My prayers have been about wisdom lately. It’s been a difficult month in a difficult year, and I desperately need the Father. I need His wisdom.
That is what 22 has been like. A little random, a little chaotic. It’s been purely and beautifully moment by moment. It’s been filled with feelings of uncertainty about who I am and what I’m doing and where I’m going. I hope food is along the way in this journey. I hope some friends decide to tag along, or at least they don’t mind me dragging them with me.
There have been beautiful moments. Please hear me on this. In a year of weird, strange, difficult moments, there have been moments of laughter so deep that tears pour out my eyes. There have been nights spent sitting on the kitchen floor or in the screened-in porch connecting with people over shared experiences. There have been Hallmark movie marathons with new friends. There have been many scenes in the office that have included very healing (and very loud) laughter.
The difficult year doesn’t diminish the beauty. It mixes in with it. Because just as 22 was not all difficult, it certainly wasn’t all happy-go-lucky, “let’s sit by a camp fire and sing songs together.”

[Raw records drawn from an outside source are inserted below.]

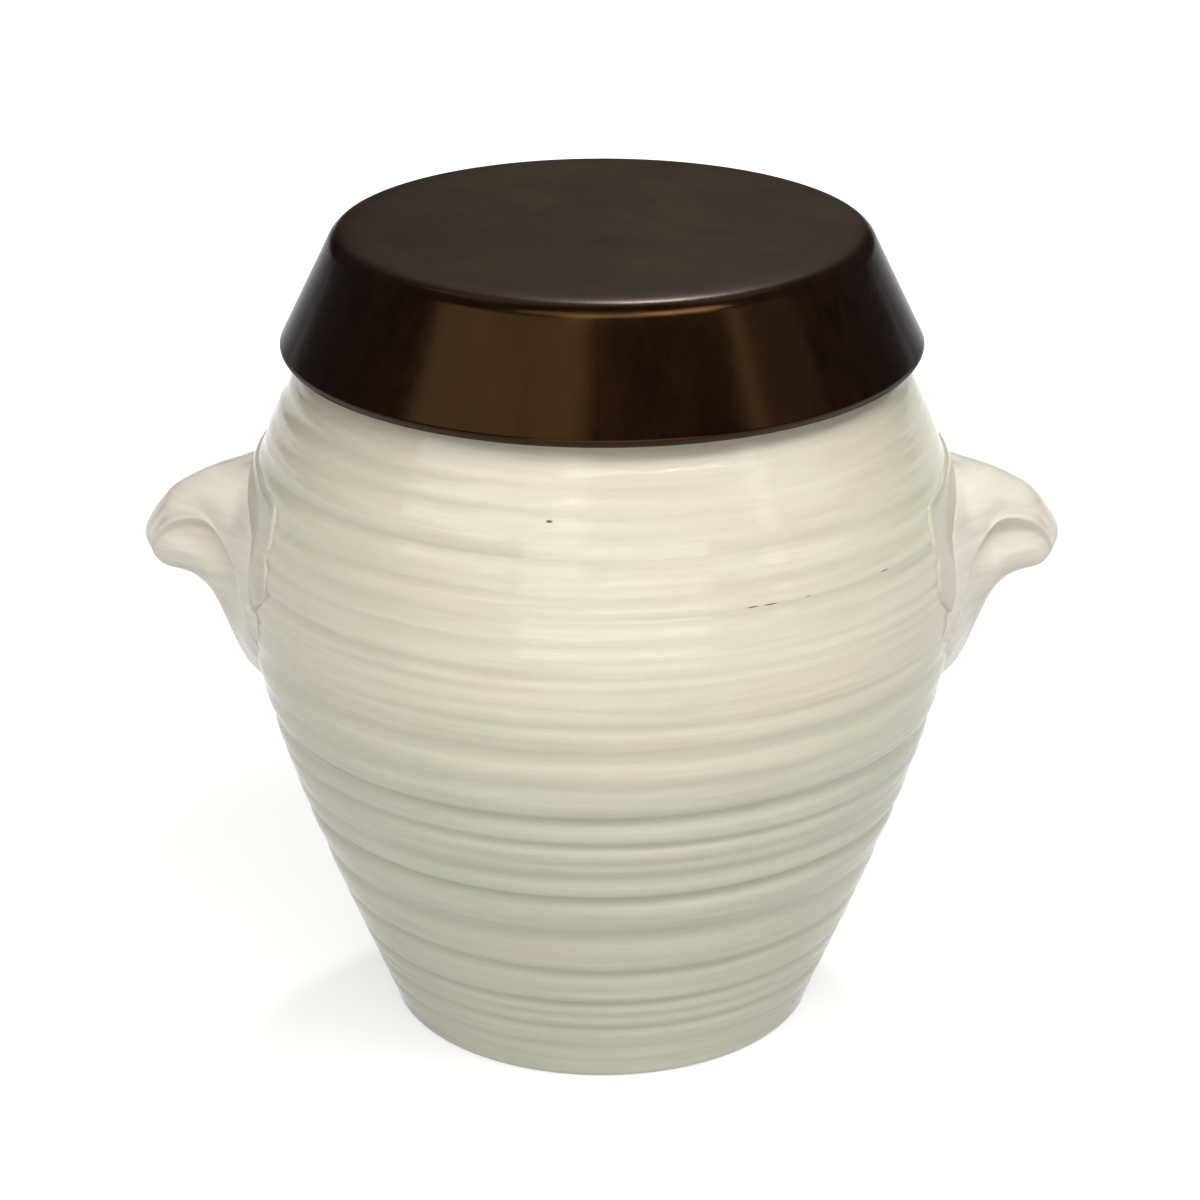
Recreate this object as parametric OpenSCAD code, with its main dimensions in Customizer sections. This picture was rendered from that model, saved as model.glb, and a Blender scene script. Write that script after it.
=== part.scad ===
// Glazed onggi storage jar with two lug handles and a lift-off cap lid.
// Millimetres, +Z up, +X through the right handle, origin at the centre of the foot.

/* [Jar] */
// Radius of the foot on the table
foot_r = 75; // [72:0.5:78]
// Radius of the belly at its widest
belly_r = 126; // [124:0.5:128]
// Height of the widest line of the belly
belly_h = 170; // [167:0.5:173]
// Thickness of the base slab
base_t = 9; // [8:0.5:10]
// Thickness of the thrown wall
wall_t = 7.5; // [6.5:0.5:8.5]
// Height of the seam between the neck and the mouth rim
neck_h = 262; // [261:0.5:263]
// Height of the mouth rim's flat top, where the lid rests
mouth_h = 276; // [275:0.5:277]
// Inner radius of the mouth
mouth_r = 77; // [75:0.5:78]
// Outer radius of the mouth rim
rim_r = 88; // [87:0.5:88.5]

/* [Lid] */
// Overall height of the jar with its lid on
total_h = 286; // [285:0.5:288]
// Radius of the lid's lower edge
lid_r = 110; // [109.5:0.5:112]
// Radius at which the lid's side would meet its flat top
lid_top_r = 90.5; // [89.5:0.5:92.5]
// Radius inside which the lid's top is flat
flat_r = 76; // [73:0.5:79]
// Height of the lid's lower edge above the foot
skirt_h = 243.5; // [242.5:0.5:246]
// Thickness of the lid's sloping skirt
skirt_t = 6; // [5:0.5:6.5]

/* [Handles] */
// Distance from the jar's axis to a handle's tip
reach = 159.5; // [158:0.5:161]
// Height of a handle's tip
tip_h = 174.5; // [173:0.5:176]
// Thickness of the wiped clay beside each handle
luting_t = 1.2; // [0.8:0.2:1.6]
// Half-width of the wiped clay across the jar
luting_w = 55; // [53:0.5:57]

/* [Hidden] */
glaze = "#ddd8c6";
iron_glaze = "#33281e";
// Curve steps of each stretch of the wall, and of a rounded edge
wall_steps = 14;
edge_steps = 6;
// Facets of a full turn on screen
facets = 128;
// The wall leaves the foot and reaches the neck at these slopes, in degrees
foot_slope = 68;
neck_slope = 47;
// How far the wall keeps each direction: at the foot, below the belly,
// above the belly and at the neck
foot_pull = 45;
below_pull = 49;
above_pull = 31.5;
neck_pull = 24;
// Where the inside starts above the slab and ends below the neck
floor_gap = 4;
neck_gap = 6;
slab_r = foot_r + base_t / tan(foot_slope);
neck_r = rim_r - 1;
// Height of the slope from the neck out to the rim
rim_slope = 3;
// Rounding of the foot, of the mouth rim and of the lid's lower edge
foot_round = 1.5;
rim_round = 5;
lip_round = 3;
skirt_round = 3;
// The lid's soft shoulder starts this far below its top, and keeps the
// directions of the side and of the top for these lengths
shoulder_drop = 5;
side_pull = 5;
top_pull = 10;
shoulder_steps = 10;
// Along a handle and between its guiding curves, the steps of its surface
handle_steps = 18;
cross_steps = 3;
// How far a handle's surface rounds between its guiding curves, from 0 to 1
softness = 0.6;

// Point at t on the Bezier curve with the control points p
function bezier(p, t) = len(p) == 1 ? p[0]
    : bezier([for (i = [0 : len(p) - 2]) p[i] * (1 - t) + p[i + 1] * t], t);
// Unit normal at t, to the right of the curve's direction
function normal(p, t) =
    let (n = len(p) - 1,
         d = bezier([for (i = [0 : n - 1]) n * (p[i + 1] - p[i])], t))
    [d[1], -d[0]] / norm(d);
// Points of an arc with centre c and radius r, from angle a to angle b
function arc(c, r, a, b) =
    [for (i = [0 : edge_steps]) let (k = a + (b - a) * i / edge_steps)
        c + r * [cos(k), sin(k)]];

// The wall's outline rises from the slab to the belly, then leans in to the neck
lower_wall = [
    [slab_r, base_t],
    [slab_r, base_t] + foot_pull * [cos(foot_slope), sin(foot_slope)],
    [belly_r, belly_h - below_pull],
    [belly_r, belly_h]];
upper_wall = [
    [belly_r, belly_h],
    [belly_r, belly_h + above_pull],
    [neck_r, neck_h] + neck_pull * [cos(neck_slope), -sin(neck_slope)],
    [neck_r, neck_h]];

// Outline of the wall, moved outwards by grow
function wall_line(grow) = concat(
    [for (i = [0 : wall_steps - 1]) let (t = i / wall_steps)
        bezier(lower_wall, t) + grow * normal(lower_wall, t)],
    [for (i = [0 : wall_steps]) let (t = i / wall_steps)
        bezier(upper_wall, t) + grow * normal(upper_wall, t)]);

function reversed(p) = [for (i = [len(p) - 1 : -1 : 0]) p[i]];

module turned(points) {
    rotate_extrude($fn = facets) polygon(points);
}

// The inside follows the outside at the wall's thickness, from floor to mouth
module jar_wall() {
    inside = [for (p = wall_line(-wall_t))
        if (p[1] > base_t + floor_gap && p[1] < neck_h - neck_gap) p];
    color(glaze) turned(concat(
        wall_line(0),
        [[mouth_r, neck_h]],
        reversed(inside),
        [[slab_r - wall_t - floor_gap, base_t]]));
}

module base_slab() {
    side = foot_round * [cos(foot_slope), sin(foot_slope)];
    color(glaze) turned([
        [0, 0],
        [foot_r - foot_round, 0],
        [foot_r, 0] + side,
        [slab_r, base_t],
        [0, base_t]]);
}

// A rolled rim with a narrow flat top that the lid rests on
module mouth_rim() {
    color(glaze) turned(concat(
        [[mouth_r, neck_h], [neck_r, neck_h], [rim_r, neck_h + rim_slope]],
        arc([rim_r - rim_round, mouth_h - rim_round], rim_round, 0, 90),
        arc([mouth_r + lip_round, mouth_h - lip_round], lip_round, 90, 180)));
}

// A flat-topped cap whose skirt slopes out over the mouth and the shoulder
module lid() {
    slope = atan2(total_h - skirt_h - skirt_round, lid_r - lid_top_r);
    side = skirt_t / sin(slope);
    run = (lid_r - lid_top_r) / (total_h - skirt_h - skirt_round);
    inner_top = lid_top_r + run * (total_h - mouth_h) - side;
    start = [lid_top_r + run * shoulder_drop, total_h - shoulder_drop];
    shoulder = [
        start,
        start + side_pull * [-cos(slope), sin(slope)],
        [flat_r + top_pull, total_h],
        [flat_r, total_h]];
    color(iron_glaze) turned(concat(
        [[0, mouth_h], [inner_top - lip_round, mouth_h], [inner_top, mouth_h - lip_round],
         [lid_r - side, skirt_h + skirt_round]],
        arc([lid_r - skirt_round, skirt_h + skirt_round], skirt_round, -135, 0),
        [for (i = [0 : shoulder_steps]) bezier(shoulder, i / shoulder_steps)],
        [[0, total_h]]));
}

// The lines that guide a handle's surface. Each runs from inside the wall,
// over the lug and round under its tip, through points measured from the tip:
// out from the jar, across to one side, and up.
crest = [[-55, 0, 29], [-39.5, 0, 26.5], [-28.5, 0, 25], [-18.5, 0, 21.5],
         [-8, 0, 14.5], [0, 0, 0], [-7.5, 0, -12.5]];
brow = [[-55, 7, 30], [-40, 10, 27], [-31.5, 19, 21], [-20.5, 13.5, 19],
        [-8.5, 8.5, 13], [-1.3, 5, -0.5], [-7, 1, -12]];
flank = [[-53, 48, 11], [-41.5, 41, 14], [-32.5, 30.5, 9.5], [-21.5, 17, 14],
         [-9, 11, 10], [-2, 5.5, -2.5], [-7.2, 1.5, -11.8]];
lip = [[-53, 46, -35], [-39, 40, -17], [-32.5, 29.5, 1], [-23, 20, 12],
       [-9, 13, 8], [-2.5, 6.5, -4.5], [-7.5, 2.5, -11.7]];
groove = [[-53, 36, -38], [-36.5, 32.5, -17.5], [-33.5, 22.5, -1.5], [-22.5, 14, 7.5],
          [-9.5, 11, 5], [-3.3, 6, -6], [-8, 2.5, -11.7]];
tongue_edge = [[-53, 35, -42], [-38.5, 31.5, -25.5], [-32, 20.5, -5], [-22, 15, 4],
               [-10.5, 11.5, 1.5], [-4.3, 6.5, -7.5], [-8.5, 3, -11.7]];
tongue = [[-53, 30, -45], [-38.5, 27.5, -31], [-29.5, 18, -13.5], [-20, 16, -4.5],
          [-12, 12.5, -3.5], [-7, 8, -9], [-9.5, 3, -11.9]];
keel_side = [[-53, 24, -54], [-38.5, 20, -39.5], [-29.5, 12, -27.5], [-22.5, 12, -14.5],
             [-16, 11, -11], [-11, 7.5, -10.9], [-10.5, 2.5, -12.1]];
keel = [[-53, 0, -66], [-38.5, 0, -53], [-32.5, 0, -45.5], [-25, 0, -26],
        [-20, 0, -16.5], [-15.5, 0, -13.5], [-11, 0, -12.7]];
rails = [crest, brow, flank, lip, groove, tongue_edge, tongue, keel_side, keel];

// Point at u on a smooth line between b and c, with neighbours a and d
function between(a, b, c, d, u) = 0.5 * (
    2 * b + (c - a) * u + (2 * a - 5 * b + 4 * c - d) * u * u
    + (3 * b - a - 3 * c + d) * u * u * u);
// Point at t, from 0 to 1, on the smooth line through the points p
function along(p, t) =
    let (n = len(p) - 1, i = min(floor(t * n), n - 1),
         before = i > 0 ? p[i - 1] : 2 * p[0] - p[1],
         after = i + 2 <= n ? p[i + 2] : 2 * p[n] - p[n - 1])
    between(before, p[i], p[i + 1], after, t * n - i);

// Closed ring of points round a handle at t, from 0 in the wall to 1 under
// the tip, down one side and back up the other
function ring(t) =
    let (half = [for (r = rails) along(r, t)],
         n = len(half),
         mirrored = [for (i = [n - 2 : -1 : 1]) [half[i][0], -half[i][1], half[i][2]]],
         full = concat(half, mirrored),
         m = len(full))
    [for (i = [0 : m - 1], k = [0 : cross_steps - 1])
        let (u = k / cross_steps, a = full[i], b = full[(i + 1) % m])
        softness * between(full[(i + m - 1) % m], a, b, full[(i + 2) % m], u)
        + (1 - softness) * (a * (1 - u) + b * u)];

module lug() {
    rings = [for (i = [0 : handle_steps]) ring(i / handle_steps)];
    m = len(rings[0]);
    skin = [for (i = [0 : handle_steps - 1], j = [0 : m - 1])
        let (a = i * m + j, b = i * m + (j + 1) % m)
        each [[a, b, b + m], [a, b + m, a + m]]];
    root = [for (j = [1 : m - 2]) [0, j + 1, j]];
    last = handle_steps * m;
    nose = [for (j = [1 : m - 2]) [last, last + j, last + j + 1]];
    translate([reach, 0, tip_h])
        polyhedron(points = [for (r = rings) each r], faces = concat(skin, root, nose));
}

module handle() {
    difference() {
        lug();
        turned(concat([[0, base_t]], wall_line(0), [[0, neck_h]]));
    }
}

// Edge of the wiped clay on one side of a handle, from above its root to
// below it: across as a share of the half-width, and up from the tip
clay_edge = [[0, 31], [0.45, 31.5], [0.64, 30], [0.87, 29], [0.94, 25.5], [0.98, 17.5],
             [0.96, 10.5], [1, 4], [0.97, -4.5], [0.86, -9.5], [0.73, -16]];

// Clay wiped over the joint: a thin skin on the wall round the top and the
// sides of the root, with a ragged edge
module luting() {
    side = [for (p = clay_edge) [luting_w * p[0], tip_h + p[1]]];
    other = [for (i = [len(side) - 1 : -1 : 1]) [-side[i][0], side[i][1]]];
    difference() {
        intersection() {
            turned(concat([[0, base_t]], wall_line(luting_t), [[0, neck_h]]));
            translate([belly_r / 2, 0, 0]) rotate([90, 0, 90])
                linear_extrude(belly_r) polygon(concat(side, other));
        }
        turned(concat([[0, base_t]], wall_line(0), [[0, neck_h]]));
        lug();
    }
}

module right_handle() {
    color(glaze) handle();
}

module left_handle() {
    color(glaze) mirror([1, 0, 0]) handle();
}

module right_luting() {
    color(glaze) luting();
}

module left_luting() {
    color(glaze) mirror([1, 0, 0]) luting();
}

jar_wall();
base_slab();
mouth_rim();
left_handle();
right_handle();
left_luting();
right_luting();
lid();
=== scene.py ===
"""Looks of the onggi jar: a thrown, cream-glazed jar with two lug handles and an iron-glazed cap lid.

Sizes in the classes are millimetres, as a potter measures them, and meshes are in metres.
"""

import logging
import math
from collections.abc import Callable, Sequence
from dataclasses import dataclass, field
from enum import Enum
from typing import Any

import bpy
import numpy as np
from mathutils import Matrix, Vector, noise


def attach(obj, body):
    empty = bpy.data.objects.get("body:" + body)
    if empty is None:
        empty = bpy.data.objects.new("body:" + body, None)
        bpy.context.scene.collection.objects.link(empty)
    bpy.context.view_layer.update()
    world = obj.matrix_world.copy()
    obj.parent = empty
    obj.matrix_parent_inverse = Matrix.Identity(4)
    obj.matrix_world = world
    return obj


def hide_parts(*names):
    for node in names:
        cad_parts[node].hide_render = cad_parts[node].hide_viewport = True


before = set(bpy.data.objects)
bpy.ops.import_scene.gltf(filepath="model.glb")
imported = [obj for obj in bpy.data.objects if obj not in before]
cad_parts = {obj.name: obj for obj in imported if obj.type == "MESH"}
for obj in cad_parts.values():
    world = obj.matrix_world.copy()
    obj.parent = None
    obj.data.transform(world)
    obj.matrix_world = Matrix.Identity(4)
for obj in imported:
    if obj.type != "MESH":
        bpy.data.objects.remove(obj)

LOG = logging.getLogger("onggi_jar")
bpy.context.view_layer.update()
MM = 0.001
Point = tuple[float, ...]


class Body(Enum):
    """The bodies that the pieces ride on."""

    JAR = "jar"
    LID = "lid"


class Slot(Enum):
    """The record's material slots."""

    CREAM = "cream_glaze"
    IRON = "iron_glaze"


class Side(Enum):
    """The side of the jar that a handle is on, as the sign of its x."""

    LEFT = -1
    RIGHT = 1


# Curves

def bezier(points: Sequence[Point], t: float) -> np.ndarray:
    """Point at t on a Bezier curve.

    Args:
        points: Control points of the curve.
        t: Place along the curve, from 0 to 1.

    Returns:
        The point.
    """
    level = np.array(points, float)
    while len(level) > 1:
        level = level[:-1] * (1 - t) + level[1:] * t
    return level[0]


def between(a: np.ndarray, b: np.ndarray, c: np.ndarray, d: np.ndarray, u: float) -> np.ndarray:
    """Point at u on a smooth line between b and c.

    Args:
        a: Neighbour before b.
        b: Start of the stretch.
        c: End of the stretch.
        d: Neighbour after c.
        u: Place along the stretch, from 0 to 1.

    Returns:
        The point.
    """
    return 0.5 * (2 * b + (c - a) * u + (2 * a - 5 * b + 4 * c - d) * u**2
                  + (3 * b - a - 3 * c + d) * u**3)


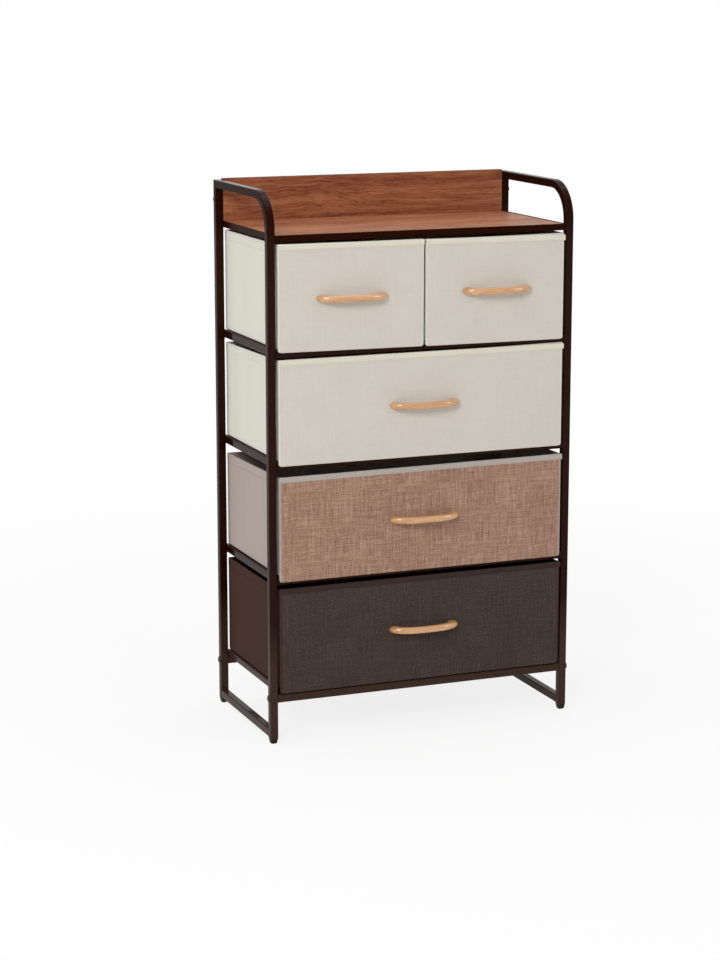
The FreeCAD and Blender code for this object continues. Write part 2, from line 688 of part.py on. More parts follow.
def handle_screws(name, middle, height):
    """Two screws from inside the bin, through its front and the panel, into the handle's feet."""
    body = new_body(name + "_screw")
    shank = new_sketch(body, "XZ_Plane", name + "ScrewShank")
    add_circle(shank, "shank", "Dims.screwShank")
    pad(body, shank, "Dims.binWall + Dims.panelThick + Dims.screwBite")
    head = new_sketch(body, "XZ_Plane", name + "ScrewHead")
    add_circle(head, "head", "Dims.screwHead")
    crown = pad(body, head, "Dims.screwHeadThick")
    crown.Reversed = True
    place(body, f"{middle} - Dims.handleSpan / 2", f"{PANEL_BACK_Y} + Dims.binWall", height)
    group(name + "_handle_screws", [body, mirror(body, name + "_screwRight", "x", middle)])


def drawers():
    for name, row, left, right in DRAWERS:
        width = f"({right} - ({left}))"
        middle = f"(({right} + {left}) / 2)"
        floor = f"({runner_top(row)} + Dims.seatGap)"
        bottom = f"({floor} - Dims.panelDrop)"
        handle_height = f"({bottom} + Dims.panelHeight / 2)"
        fabric_bin(name, width, middle, floor)
        front_panel(name, width, middle, bottom)
        rim_binding(name, width, middle, bottom)
        base_board(name, width, middle, floor)
        bow_handle(name, middle, handle_height)
        handle_screws(name, middle, handle_height)


# ---------------------------------------------------------------- build, test and export
side_frames()
cross_rails()
runners()
foot_caps()
frame_bolts()
shelf_frame()
boards()
drawers()
doc.recompute()

for item in doc.Objects:
    faults = {"Invalid", "Error"} & set(item.State)
    if faults:
        raise RuntimeError(f"{item.Name} ({item.Label}): {sorted(faults)}")
for node in nodes:
    if node.Shape.isNull() or not node.Shape.isValid() or not node.Shape.Solids:
        raise RuntimeError(f"{node.Label}: no valid solid")

os.makedirs("parts", exist_ok=True)
for node in nodes:
    node.Shape.exportStep(f"parts/{node.Label}.step")

outline = FreeCAD.BoundBox()
for node in nodes:
    outline.add(node.Shape.BoundBox)
print(f"{len(nodes)} nodes, {sum(len(node.Shape.Solids) for node in nodes)} solids")
print(f"X {outline.XMin:.1f} to {outline.XMax:.1f}, Y {outline.YMin:.1f} to {outline.YMax:.1f}, "
      f"Z {outline.ZMin:.1f} to {outline.ZMax:.1f}")
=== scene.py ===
import json
import math

import bmesh
import bpy
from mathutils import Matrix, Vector, noise


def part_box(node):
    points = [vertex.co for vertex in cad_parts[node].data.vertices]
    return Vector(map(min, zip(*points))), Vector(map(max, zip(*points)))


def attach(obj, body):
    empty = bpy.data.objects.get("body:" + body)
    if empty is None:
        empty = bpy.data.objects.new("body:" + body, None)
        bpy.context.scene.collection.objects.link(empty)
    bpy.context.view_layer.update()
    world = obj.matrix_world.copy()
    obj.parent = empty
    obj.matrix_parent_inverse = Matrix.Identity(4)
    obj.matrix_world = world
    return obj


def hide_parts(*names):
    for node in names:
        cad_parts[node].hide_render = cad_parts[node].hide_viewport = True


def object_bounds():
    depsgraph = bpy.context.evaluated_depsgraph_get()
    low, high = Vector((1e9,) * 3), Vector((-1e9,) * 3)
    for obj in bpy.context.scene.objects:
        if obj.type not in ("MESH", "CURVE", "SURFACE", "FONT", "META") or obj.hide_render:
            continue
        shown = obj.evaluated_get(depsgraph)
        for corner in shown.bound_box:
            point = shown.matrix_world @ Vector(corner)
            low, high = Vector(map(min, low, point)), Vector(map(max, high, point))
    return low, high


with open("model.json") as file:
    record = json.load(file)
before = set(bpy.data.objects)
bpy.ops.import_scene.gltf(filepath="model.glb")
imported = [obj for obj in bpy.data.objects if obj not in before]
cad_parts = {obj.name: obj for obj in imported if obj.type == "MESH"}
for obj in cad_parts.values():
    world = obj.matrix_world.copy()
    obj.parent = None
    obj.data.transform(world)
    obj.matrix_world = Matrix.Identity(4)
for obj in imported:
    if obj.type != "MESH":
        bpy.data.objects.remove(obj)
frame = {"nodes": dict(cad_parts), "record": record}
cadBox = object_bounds()
nodes = frame["nodes"]
mm = 0.001

# each drawer and the fabric family it is sewn from
drawers = {
    "upper_left": "cream",
    "upper_right": "cream",
    "second": "cream",
    "third": "taupe",
    "bottom": "espresso",
}
print("frame loaded:", len(nodes), "nodes")


# small helpers for shader trees
def tone(red, green, blue):
    # screen values from 0 to 255 as a linear colour
    def linear(value):
        value /= 255
        return value / 12.92 if value <= 0.04045 else ((value + 0.055) / 1.055) ** 2.4

    return (linear(red), linear(green), linear(blue), 1.0)


def feed(tree, node, inputs):
    # an input is another node's socket, or a value to set
    for key, value in inputs.items():
        if isinstance(value, bpy.types.NodeSocket):
            tree.links.new(value, node.inputs[key])
        else:
            node.inputs[key].default_value = value


def put(tree, kind, inputs=None, **settings):
    node = tree.nodes.new(kind)
    for key, value in settings.items():
        setattr(node, key, value)
    feed(tree, node, inputs or {})
    return node


def calc(tree, operation, *values):
    return put(tree, "ShaderNodeMath", dict(enumerate(values)), operation=operation).outputs[0]


def times(tree, *values):
    return calc(tree, "MULTIPLY", *values)


def addShare(tree, total, value, share):
    return calc(tree, "ADD", total, times(tree, value, share))


def keepInUnit(tree, value):
    return calc(tree, "MINIMUM", calc(tree, "MAXIMUM", value, 0.0), 1.0)


def remap(tree, value, fromLow, fromHigh, toLow=0.0, toHigh=1.0):
    sockets = {0: value, 1: fromLow, 2: fromHigh, 3: toLow, 4: toHigh}
    return put(tree, "ShaderNodeMapRange", sockets, clamp=True).outputs[0]


def mixColour(tree, factor, first, second):
    # sockets 6 and 7 are the colour inputs of a Mix node, and 2 is its colour output
    return put(tree, "ShaderNodeMix", {0: factor, 6: first, 7: second}, data_type="RGBA").outputs[2]


def threeTones(tree, value, colours, spread):
    # the deep colour a spread below one half, the main one at one half, the bright one above
    deep, main, bright = (tone(*colour) for colour in colours)
    lower = mixColour(tree, remap(tree, value, 0.5 - spread, 0.5), deep, main)
    return mixColour(tree, remap(tree, value, 0.5, 0.5 + spread), lower, bright)


def objectAxes(tree):
    coordinates = put(tree, "ShaderNodeTexCoord").outputs["Object"]
    return put(tree, "ShaderNodeSeparateXYZ", {0: coordinates}).outputs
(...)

It was messy, full of difficult decisions. It was a bit confusing (I’ll give you that TSwift.). It was one of complete and utter dependence. And I’m sure it won’t be the last year I will describe using those kinds of adjectives.
How to be you when you don’t feel like you.
I have no idea.
But I feel more and more like I’m on the heels of the Father or maybe in his strong, gentle hand. And praise the Lord for that, because if not, then I really would be in a mess.